Re: [PATCH v3 6/6] KVM: VMX: Make CR0.WP a guest owned bit

From: Sean Christopherson
Date: Wed Mar 15 2023 - 18:30:35 EST


On Wed, Feb 01, 2023, Mathias Krause wrote:
> Guests like grsecurity that make heavy use of CR0.WP to implement kernel
> level W^X will suffer from the implied VMEXITs.
>
> For a direct MMU role there is no need to intercept a guest change of
> CR0.WP, so simply make it a guest owned bit if we can do so.
>
> This implies that a read of a guest's CR0.WP bit might need a VMREAD.
> However, the only potentially affected user seems to be kvm_init_mmu()
> which is a heavy operation to begin with.
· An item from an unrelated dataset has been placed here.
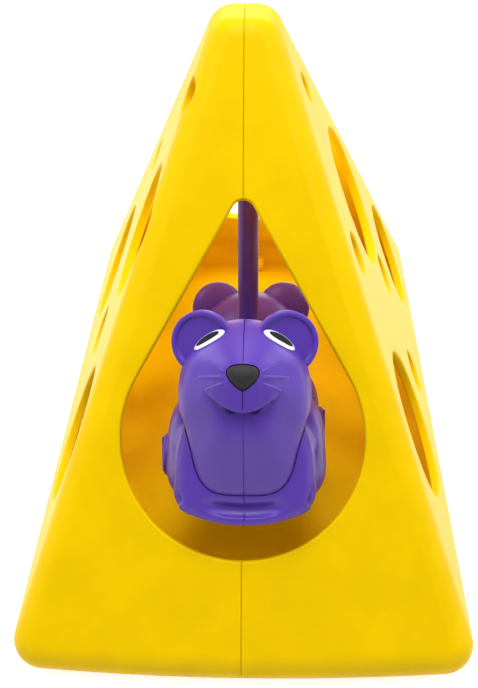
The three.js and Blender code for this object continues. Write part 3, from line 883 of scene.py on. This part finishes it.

But also most callers already
> cache the full value of CR0 anyway, so no additional VMREAD is needed.
> The only exception is nested_vmx_load_cr3().
>
> Add a new module parameter 'lazycr0' to allow users to revert back to
> the old behaviour by loading kvm-intel.ko with 'lazycr0=0'.
>
> This change is VMX-specific, as SVM has no such fine grained control
> register intercept control.
>
> Suggested-by: Sean Christopherson <seanjc@xxxxxxxxxx>
> Signed-off-by: Mathias Krause <minipli@xxxxxxxxxxxxxx>
> ---
>
> Initially I wanted to implement the scheme Sean sketched[1]: having a
> threshold where we would switch from eager to lazy CR0.WP tracking after
> toggling the bit often enough, make the bit guest owned afterwards and
> VMREAD CR0 when needed. However, when starting to look for users that
> would be affected, I only found kvm_init_mmu() (via kvm_init_mmu() ->
> vcpu_to_role_regs() -> kvm_read_cr0_bits(KVM_MMU_CR0_ROLE_BITS)). It has
> only these three interesting callers:
> 1/ kvm_mmu_reset_context(), which isn't all that interesting, as it's a
> heavy weight operation anyway and many of the control flows leading
> to it already cache the value of CR0, so no additional VMREAD is
> needed,
> 2/ nested_vmx_load_cr3() and
> 3/ kvm_post_set_cr0(), only when CR0.WP was toggled and the MMU is in
> direct mode (optimization introduced by patch 3).
>
> The last case's most interesting caller is likely kvm_set_cr0(), which
> already caches the written CR0 value, thereby vanishes the need for
> another VMREAD in vcpu_to_role_regs().
>
> That's why I went with the much simpler approach and always allow CR0.WP
> to be guest owned if EPT is enabled as well.

Nice!

> There's nothing we can do for SVM, though :/

:/ indeed

> [1] https://lore.kernel.org/kvm/Y8cTMnyBzNdO5dY3@xxxxxxxxxx/
> ---
> diff --git a/arch/x86/kvm/vmx/vmx.c b/arch/x86/kvm/vmx/vmx.c
> index d3b49e0b6c32..1969360d2744 100644
> --- a/arch/x86/kvm/vmx/vmx.c
> +++ b/arch/x86/kvm/vmx/vmx.c
> @@ -91,6 +91,9 @@ module_param_named(flexpriority, flexpriority_enabled, bool, S_IRUGO);
> bool __read_mostly enable_ept = 1;
> module_param_named(ept, enable_ept, bool, S_IRUGO);
>
> +bool __read_mostly enable_lazy_cr0 = 1;
> +module_param_named(lazycr0, enable_lazy_cr0, bool, S_IRUGO);

Unless someone crawls out of the woodworks to object, let's omit the module param
and make this unconditional. We typically add module params for behavior where
there are legitimate downsides even if KVM is bug free, or for features that are
dependent on hardware. E.g. testing shadow paging without a knob to disable EPT
would require acces to really ancient CPUs.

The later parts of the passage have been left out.